Bassett is the first of three trainers whose cases are to be heard by New Mexico stewards for positive dermorphin tests after the May 25 Ruidoso Futurity trials. Eight of the 25 trial winners (and one third-place finisher) tested positive for the drug. Hearings are scheduled next weekend for J. Heath Reed, who had five horses test positive for dermorphin, and Carlos Sedillo, who had two.
The two Bassett-trained horses were: Don’t Tell Lila, owned by Mason King and Kim Kessinger, winner of a trial heat; and Head Trauma, owned by Lyle Guillory, third in a trial heat.
The Maddy Laboratory at the University of California-Davis detected the dermorphin in the Ruidoso tests, despite the fact the New Mexico Racing Commission has a contract with the Iowa State University lab for its drug testing program.
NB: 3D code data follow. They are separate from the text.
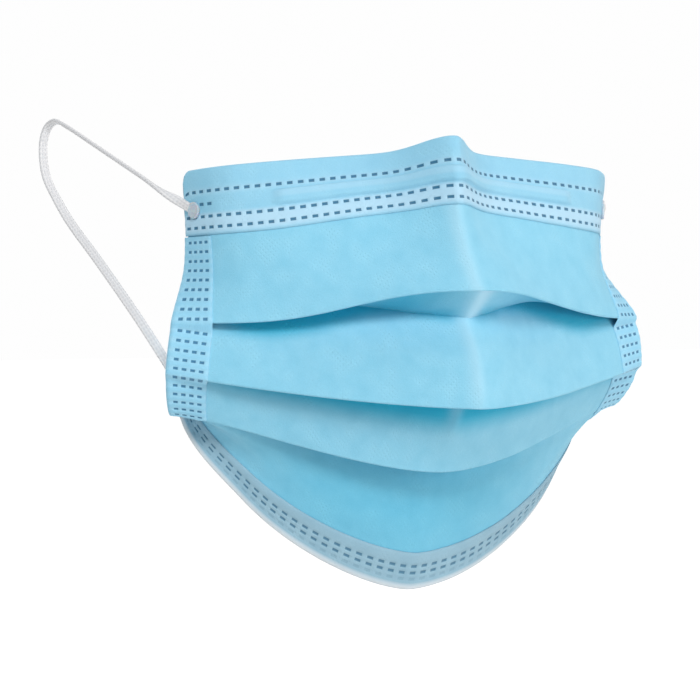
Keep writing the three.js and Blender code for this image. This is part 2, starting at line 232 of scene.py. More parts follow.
def sidePoint(ply, down):
    ply, down = np.broadcast_arrays(np.asarray(ply, dtype=float), np.asarray(down, dtype=float))
    at = down / maskHeight
    inFront = sum(2 * smoothStep(down, fold - maskForm["foldEase"], fold + maskForm["foldEase"]) for fold in folds)
    edge = np.stack([
        readTable(sideEdge, at, "out") * halfWidth,
        readTable(sideEdge, at, "back") * maskForm["sideDepth"],
        -readTable(sideEdge, at, "drop") * maskHeight,
    ], axis=-1)
    return edge + ((ply - inFront) * maskForm["plyStep"])[..., None] * pressInward


def middlePoints():
    points = [np.array([0, maskForm["noseForward"] - maskForm["seatOffset"], -maskForm["noseRise"]])]
    for ply in plies:
        lean = math.radians(ply["lean"])
        chord = abs(ply["end"] - ply["start"]) * ply["take"]
        points.append(points[-1] + chord * np.array([0, math.sin(lean), -math.cos(lean)]))
    return np.array(points)


middle = middlePoints()
sides = np.array([sidePoint(0, 0)] + [sidePoint(i + 0.5, plies[i + 1]["start"]) for i in range(6)]
                 + [sidePoint(6, maskHeight)])
lineShape = {name: column(lines, name) for name in lines[0] if name != "name"}
plyShape = {name: column(plies, name) for name in ("start", "end", "bow")}


def linePoint(index, across):
    share = np.clip(np.abs(across), 0, 1)
    blunt = lineShape["round"][index]
    backShare = (np.hypot(share, blunt) - blunt) / (np.hypot(1, blunt) - blunt)
    start = np.where(across > 0, lineShape["startRight"][index], lineShape["start"][index])
    settle = np.where(across > 0, lineShape["settleRight"][index], lineShape["settle"][index])
    dropShare = 1 - (1 - share ** start) ** settle
    swing = 1 + lineShape["spread"][index] * (1 - share ** 2)
    side, mid = sides[index], middle[index]
    return np.stack([
        across * side[..., 0] * swing,
        mix(mid[..., 1], side[..., 1], backShare),
        mix(mid[..., 2], side[..., 2], dropShare),
    ], axis=-1)


# Where the cloth turns at a fold or valley: its point, the way out of the fold, and the way to the next ply
def turnAt(index, across):
    probe = 0.01
    here = linePoint(index, across)
    before = linePoint(index, np.maximum(across - probe, -1))
    after = linePoint(index, np.minimum(across + probe, 1))
    arrive = unit(here - linePoint(index - 1, across))
    leave = unit(linePoint(index + 1, across) - here)
    outOfFold = unit(arrive - leave)
    layer = unit(np.cross(unit(after - before), outOfFold))
    layer = layer * np.where(index % 2 == 0, -1.0, 1.0)[..., None]
    return here, outOfFold, layer


# How far the wired upper part is moved from an even curve
def topShift(ply, down, across):
    share = np.abs(across)
    held = (ply <= 2) * np.clip(1 - (down / folds[0]) ** 2, 0, 1)
    toRight = np.clip(across, 0, 1) ** 4
    wide = np.sign(across) * readTable(topShape, share, "wide") + maskForm["cheekOut"] * share ** 2
    back = readTable(topShape, share, "back")
    return np.stack([
        (wide + maskForm["rightOut"] * toRight) * held,
        (back - maskForm["rightForward"] * toRight) * held,
        0 * held,
    ], axis=-1)


# The middle surface of the cloth on one ply, before its wrinkles. The upper corners are cut round.
def plainPoint(ply, down, across):
    ply, down, across = np.broadcast_arrays(ply, down, across)
    down, across = down.astype(float), across.astype(float)
    radius, depth = maskForm["cornerRadius"], maskForm["cornerDepth"]
    inCorner = np.clip(radius - (1 - np.abs(across)) * halfWidth, 0, radius)
    cut = radius - np.sqrt(radius ** 2 - inCorner ** 2 + 1e-9)
    down = np.where((ply == 0) & (down < depth), down + cut * (1 - down / depth) ** 2, down)
    start, end = plyShape["start"][ply], plyShape["end"][ply]
    share = np.abs(across)
    along = (down - start) / (end - start)
    halfStep = maskForm["plyStep"] / 2
    here, _, layer = turnAt(np.maximum(ply, 1), across)
    first = np.where((ply == 0)[..., None], linePoint(0 * ply, across), here + layer * halfStep)
    here, _, layer = turnAt(np.minimum(ply + 1, 6), across)
    last = np.where((ply == 6)[..., None], linePoint(0 * ply + 7, across), here - layer * halfStep)
    point = mix(first, last, along[..., None])
    chord = mix(sidePoint(ply, start), sidePoint(ply, end), along[..., None])
    sideShape = sidePoint(ply, down) - chord
    sideShape[..., 0] *= np.sign(across)
    point = point + sideShape * (share ** maskForm["edgeHold"])[..., None]
    bow = plyShape["bow"][ply] * np.abs(end - start)
    point[..., 1] -= bow * np.sin(math.pi * along) * (1 - share) ** 2
    nearNose = hump(across * halfWidth, maskForm["noseShift"], maskForm["noseHalfWidth"])
    bridge = (ply == 0) * nearNose * np.maximum(1 - along, 0) ** maskForm["bridgeFade"]
    point[..., 1] -= maskForm["noseForward"] * bridge
    point[..., 2] += maskForm["noseRise"] * bridge
    point += topShift(ply, down, across)
    # Below the third fold the lowest panel flares beside the bands. It turns to the front on the left and away
    # on the right.
    chin = (ply == 6) * np.clip((down - folds[2]) / (maskHeight - folds[2]), 0, 1)
    flare = smoothStep(share, 0.6, 0.88) * (1 - smoothStep(share, 0.94, 1))
    point[..., 0] += np.where(across > 0, 0.35, -1) * maskForm["flare"] * flare * chin
    onLeft = maskForm["chinTurn"] * np.clip(-across, 0, 1) ** 3 * (1 - share ** 14)
    onRight = maskForm["chinTuck"] * np.clip(across, 0, 1) ** 2 * (1 - share ** 12)
    point[..., 0] += 0.5 * (onLeft + onRight) * np.sin(math.pi * chin)
    point[..., 2] += (onLeft - onRight) * np.sin(math.pi * chin)
    return point


# How far down the cut sheet a point lies, which runs on through the folds
plyLengths = np.abs(plyShape["end"] - plyShape["start"])
plyTops = np.concatenate([[0], np.cumsum(plyLengths)[:-1]])


def cutAt(ply, down):
    return plyTops[ply] + np.abs(down - plyShape["start"][ply])


# Smooth noise from -1 to 1 over arrays of places, the same on every run
def waves(x, y, seed):
    flat = [noise.noise(Vector((a, b, seed))) for a, b in zip(np.ravel(x), np.ravel(y))]
    return np.array(flat).reshape(np.shape(x))


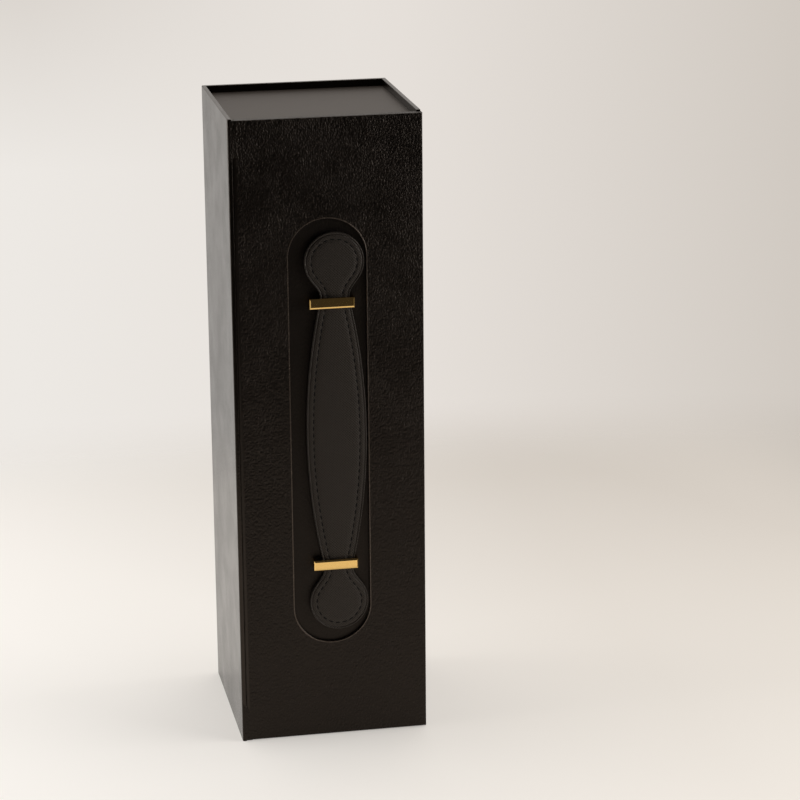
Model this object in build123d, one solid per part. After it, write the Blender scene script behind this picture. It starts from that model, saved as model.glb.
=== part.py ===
from build123d import *
import math
import os

# A tall gift box for one bottle: a wrapped board case with a lined tray, a cover that opens like a
# book on its left edge, and a padded carrying strap that slides in two metal keepers.
# Millimetres. X runs across the front, Y from the front to the back, Z up from the floor.

# The box from outside, without the strap and its keepers
box_width = 104.0
box_depth = 105.5
box_height = 350.0

# Sheets and boards
wrap = 0.4
shell_board = 1.5
tray_board = 2.0
front_board = 2.0
rear_board = 2.0
lining = 0.5
liner = 0.4
end_paper = 0.3
binding = 0.4
velvet = 0.6

# How the wrap is folded round the boards
corner_radius = 1.0
rim_radius = 0.3
case_turn_in = 16.0
cover_turn_in = 5.0
glue_gap = 0.1

# The tray's end panels lie below the rim of the shell
end_recess = 4.0

# The cover in its place
cover_gap = 0.3
cover_floor_gap = 0.5
cover_drop = 0.8
groove_width = 1.2
groove_depth = 0.8
cover_radius = 0.6

# The hollow in the cover that the strap lies in, and the room that it leaves round the strap
recess_end_room = 7.5
recess_side_room = 0.9
recess_shift = -0.3
recess_lip = 0.45
inlay = 0.4

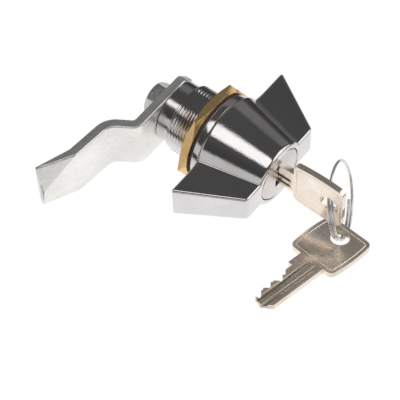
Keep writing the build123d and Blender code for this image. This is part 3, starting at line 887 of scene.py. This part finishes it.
# The plug's keyway has two side steps on its left, which show as dark notches beside the key's neck.
keywayCut = {
    "front": -23.5,
    "floor": -16.0,
    # (left and right x, low and high z) of each step
    "steps": [((-2.15, 0.0), (-4.1, -1.2)), ((-1.8, 0.0), (3.3, 4.9))],
    "edge": 0.08,
}


def keywayBars(cut):
    # Each bar is a square of four corners carried from its low level to its high one, and closed there.
    bars = []
    for (left, right), levels in cut["steps"]:
        front, floor = cut["front"], cut["floor"]
        square = ((left, front), (right, front), (right, floor), (left, floor))
        rows = np.array([[(x, y, z) for x, y in square] for z in levels])
        caps = [np.broadcast_to(row.mean(0), row.shape)[None] for row in rows]
        bars.append(finishMesh(gridMesh("keywayBar", np.concatenate([caps[0], rows, caps[1]]), False, True)))
    return joinMeshes("keywayBars", bars)


plugMesh = cutAway("plug", keywayBars(keywayCut))
softenNode(plugMesh, "plugFace", "plug", satinChrome, "chrome_plate", keywayCut["edge"], "plug")


# Both keys in their own measure: a runs along the blade from the shoulder to the tip, b towards the cuts and
# c through the thickness
keyShape = {
    "bowMiddle": (-13.95, 1.9),
    "bowHalf": (8.65, 8.3),
    "bowBulge": 0.7,
    "bowCorner": 2.0,
    "borderInset": 1.25,
    "borderHalf": 0.17,
    "thickness": 1.8,
    "edge": 0.12,
    "grooveLevels": (-1.3, 1.4),
    "grooveHalf": 0.7,
    "grooveDepth": 0.42,
    "grooveRun": (-4.9, -3.4, 19.0),
    # The raised border line round the bow is real; its lighter colour and lower metal share are a painted
    # highlight
    "borderHighlightTint": (1.0, 0.93, 0.84),
    "borderHeight": 0.00012,
    "borderHighlightDulling": 0.55,
    # Colour of the painted shade in the blade's grooves
    "grooveShadeTint": (0.16, 0.10, 0.06),
    # The painted shade in the grooves starts this far under the face, and is full this much further down
    "grooveShadeDepths": (0.06, 0.22),
    # Middle and half height of the grooved part of the blade
    "grooveShadeBand": (0.05, 2.2),
}
keyPlaces = {
    "key": {
        # How strongly the painted groove shade shows on this key
        "tarnishAndGrooveShade": 0.9,
        "origin": (0.0, -22.6, 0.0),
        "along": (0, 1, 0),
        "cuts": (0, 0, 1),
        "face": (1, 0, 0),
    },
    "spare_key": {
        # How strongly the painted groove shade shows on this key
        "tarnishAndGrooveShade": 0.35,
        "origin": (-18.2, -44.1, -11.0),
        "along": (-0.97788465, 0.16293954, 0.1311195),
        "cuts": (0.14566187, 0.98047829, -0.13207932),
        "face": (-0.15008077, -0.11005923, -0.98252874),
    },
}


def grooveBars(shape, place):
    # Bars that cut both faces: each is deep along the blade and rises to the face where the groove runs out.
    half = shape["thickness"] / 2
    above, floor = half + 0.3, half - shape["grooveDepth"]
    early, deep, late = shape["grooveRun"]
    outline = [(early, above), (early, half + 0.01), (deep, floor), (late, floor), (late, above)]
    bars = []
    for side in (1, -1):
        for level in shape["grooveLevels"]:
            low, high = level - shape["grooveHalf"], level + shape["grooveHalf"]
            levels = (low, low + 0.001, high - 0.001, high)
            rows = np.array([[(a, b, side * c) for a, c in outline] for b in levels])
            rows[0], rows[-1] = rows[1].mean(0), rows[2].mean(0)
            rows[0, :, 1], rows[-1, :, 1] = low, high
            axes = np.array([place["along"], place["cuts"], place["face"]], float)
            points = rows @ axes + np.array(place["origin"])
            bars.append(finishMesh(gridMesh("grooveBar", points, False, True)))
    return joinMeshes("grooveBars", bars)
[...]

Split samples were confirmed at Texas A&M.
Fifteen dermorphin positives were detected from horses racing in Oklahoma this spring, though no complaints have been filed or individuals named in those cases. Louisiana has reported 11 dermorphin positives and Nebraska one. According to sources, dermorphin has been detected in at least one horse competing in Texas, but the racing commission there has not confirmed any findings. Industrial Labs in Colorado and Louisiana State University laboratory were involved in the Oklahoma and Louisiana cases that were believed to involve a synthetic form of the drug. Truesdail in California detected the Nebraska dermorphin.
Bassett, 63, was AQHA champion trainer in 2001 and a 2011 inductee into the Ruidoso Downs Hall of Fame. He is one of Quarter horse racing’s most prominent horsemen. The son of Joe “Bear” Bassett, who died in 1973 when John Bassett was in his early 20s, he took over his father’s stable in Northern California. He has won nearly every major Quarter horse race at Los Alamitos and Ruidoso Downs, including the All American Futurity in 1999 and 2001, three editions of the Rainbow Futurity, the Ruidoso Derby, Los Alamitos Million, El Primero Del Ano Derby, All American Derby, and John Deere Challenge Championship, among others. Bassett’s son, Joe, is a successful Quarter horse trainer as well.
It was not immediately known if Bassett will appeal the suspension and fine.